▶ **GIVEN TASK**
Print the data exactly as it is given, please.

▶ **DATA SECTION**
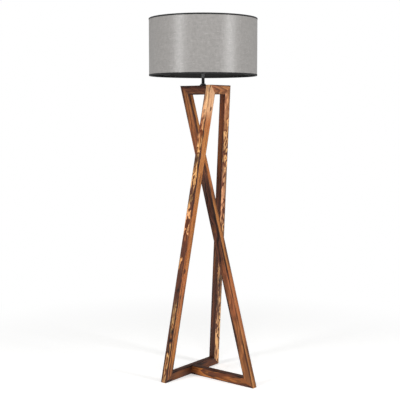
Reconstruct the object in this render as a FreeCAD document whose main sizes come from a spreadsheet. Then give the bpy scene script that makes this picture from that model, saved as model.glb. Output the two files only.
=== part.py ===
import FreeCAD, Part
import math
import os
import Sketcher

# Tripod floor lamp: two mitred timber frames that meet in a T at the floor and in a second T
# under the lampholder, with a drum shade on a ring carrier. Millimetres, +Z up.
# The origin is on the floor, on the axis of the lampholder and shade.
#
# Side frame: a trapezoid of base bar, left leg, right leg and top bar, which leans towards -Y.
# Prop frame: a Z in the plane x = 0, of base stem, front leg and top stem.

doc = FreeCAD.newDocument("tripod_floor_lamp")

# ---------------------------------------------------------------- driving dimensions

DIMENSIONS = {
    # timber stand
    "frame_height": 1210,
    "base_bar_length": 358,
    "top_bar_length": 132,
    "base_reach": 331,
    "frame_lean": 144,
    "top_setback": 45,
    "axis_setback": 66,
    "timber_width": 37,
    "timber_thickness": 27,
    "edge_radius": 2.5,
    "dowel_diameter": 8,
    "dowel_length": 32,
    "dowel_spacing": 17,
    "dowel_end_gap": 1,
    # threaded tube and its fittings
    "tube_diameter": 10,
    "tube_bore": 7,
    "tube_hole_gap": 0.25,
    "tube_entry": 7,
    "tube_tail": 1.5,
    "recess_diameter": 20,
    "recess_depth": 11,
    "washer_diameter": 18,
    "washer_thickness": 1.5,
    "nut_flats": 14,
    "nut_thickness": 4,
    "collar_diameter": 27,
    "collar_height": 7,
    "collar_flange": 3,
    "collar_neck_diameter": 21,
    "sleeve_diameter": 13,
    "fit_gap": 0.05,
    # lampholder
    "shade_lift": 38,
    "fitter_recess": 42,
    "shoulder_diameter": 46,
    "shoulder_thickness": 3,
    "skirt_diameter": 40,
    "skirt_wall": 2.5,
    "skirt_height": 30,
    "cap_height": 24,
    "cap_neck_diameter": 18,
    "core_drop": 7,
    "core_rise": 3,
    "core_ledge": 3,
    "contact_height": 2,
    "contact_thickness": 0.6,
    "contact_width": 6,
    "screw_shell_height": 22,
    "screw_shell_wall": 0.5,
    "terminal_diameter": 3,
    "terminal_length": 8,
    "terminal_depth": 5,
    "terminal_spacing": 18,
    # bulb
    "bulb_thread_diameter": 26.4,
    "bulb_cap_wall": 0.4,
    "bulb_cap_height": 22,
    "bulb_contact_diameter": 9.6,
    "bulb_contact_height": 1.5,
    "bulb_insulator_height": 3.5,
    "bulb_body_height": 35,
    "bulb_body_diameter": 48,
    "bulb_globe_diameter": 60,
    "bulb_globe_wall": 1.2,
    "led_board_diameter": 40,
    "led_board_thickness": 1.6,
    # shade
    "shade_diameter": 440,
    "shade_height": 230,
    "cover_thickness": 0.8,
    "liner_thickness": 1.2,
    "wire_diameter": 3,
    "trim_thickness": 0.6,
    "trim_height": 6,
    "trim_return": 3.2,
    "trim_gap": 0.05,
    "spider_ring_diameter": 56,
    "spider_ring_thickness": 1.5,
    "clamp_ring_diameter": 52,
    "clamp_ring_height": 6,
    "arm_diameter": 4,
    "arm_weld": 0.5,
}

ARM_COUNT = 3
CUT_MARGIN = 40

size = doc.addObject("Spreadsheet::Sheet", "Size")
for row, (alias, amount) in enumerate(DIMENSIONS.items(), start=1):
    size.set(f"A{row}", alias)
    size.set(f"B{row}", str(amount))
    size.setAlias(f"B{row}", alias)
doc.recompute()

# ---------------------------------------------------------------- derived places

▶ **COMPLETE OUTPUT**
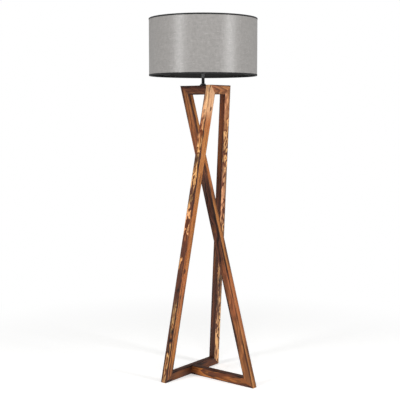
Reconstruct the object in this render as a FreeCAD document whose main sizes come from a spreadsheet. Then give the bpy scene script that makes this picture from that model, saved as model.glb. Output the two files only.
=== part.py ===
import FreeCAD, Part
import math
import os
import Sketcher

# Tripod floor lamp: two mitred timber frames that meet in a T at the floor and in a second T
# under the lampholder, with a drum shade on a ring carrier. Millimetres, +Z up.
# The origin is on the floor, on the axis of the lampholder and shade.
#
# Side frame: a trapezoid of base bar, left leg, right leg and top bar, which leans towards -Y.
# Prop frame: a Z in the plane x = 0, of base stem, front leg and top stem.

doc = FreeCAD.newDocument("tripod_floor_lamp")

# ---------------------------------------------------------------- driving dimensions

DIMENSIONS = {
    # timber stand
    "frame_height": 1210,
    "base_bar_length": 358,
    "top_bar_length": 132,
    "base_reach": 331,
    "frame_lean": 144,
    "top_setback": 45,
    "axis_setback": 66,
    "timber_width": 37,
    "timber_thickness": 27,
    "edge_radius": 2.5,
    "dowel_diameter": 8,
    "dowel_length": 32,
    "dowel_spacing": 17,
    "dowel_end_gap": 1,
    # threaded tube and its fittings
    "tube_diameter": 10,
    "tube_bore": 7,
    "tube_hole_gap": 0.25,
    "tube_entry": 7,
    "tube_tail": 1.5,
    "recess_diameter": 20,
    "recess_depth": 11,
    "washer_diameter": 18,
    "washer_thickness": 1.5,
    "nut_flats": 14,
    "nut_thickness": 4,
    "collar_diameter": 27,
    "collar_height": 7,
    "collar_flange": 3,
    "collar_neck_diameter": 21,
    "sleeve_diameter": 13,
    "fit_gap": 0.05,
    # lampholder
    "shade_lift": 38,
    "fitter_recess": 42,
    "shoulder_diameter": 46,
    "shoulder_thickness": 3,
    "skirt_diameter": 40,
    "skirt_wall": 2.5,
    "skirt_height": 30,
    "cap_height": 24,
    "cap_neck_diameter": 18,
    "core_drop": 7,
    "core_rise": 3,
    "core_ledge": 3,
    "contact_height": 2,
    "contact_thickness": 0.6,
    "contact_width": 6,
    "screw_shell_height": 22,
    "screw_shell_wall": 0.5,
    "terminal_diameter": 3,
    "terminal_length": 8,
    "terminal_depth": 5,
    "terminal_spacing": 18,
    # bulb
    "bulb_thread_diameter": 26.4,
    "bulb_cap_wall": 0.4,
    "bulb_cap_height": 22,
    "bulb_contact_diameter": 9.6,
    "bulb_contact_height": 1.5,
    "bulb_insulator_height": 3.5,
    "bulb_body_height": 35,
    "bulb_body_diameter": 48,
    "bulb_globe_diameter": 60,
    "bulb_globe_wall": 1.2,
    "led_board_diameter": 40,
    "led_board_thickness": 1.6,
    # shade
    "shade_diameter": 440,
    "shade_height": 230,
    "cover_thickness": 0.8,
    "liner_thickness": 1.2,
    "wire_diameter": 3,
    "trim_thickness": 0.6,
    "trim_height": 6,
    "trim_return": 3.2,
    "trim_gap": 0.05,
    "spider_ring_diameter": 56,
    "spider_ring_thickness": 1.5,
    "clamp_ring_diameter": 52,
    "clamp_ring_height": 6,
    "arm_diameter": 4,
    "arm_weld": 0.5,
}

ARM_COUNT = 3
CUT_MARGIN = 40

size = doc.addObject("Spreadsheet::Sheet", "Size")
for row, (alias, amount) in enumerate(DIMENSIONS.items(), start=1):
    size.set(f"A{row}", alias)
    size.set(f"B{row}", str(amount))
    size.setAlias(f"B{row}", alias)
doc.recompute()

# ---------------------------------------------------------------- derived places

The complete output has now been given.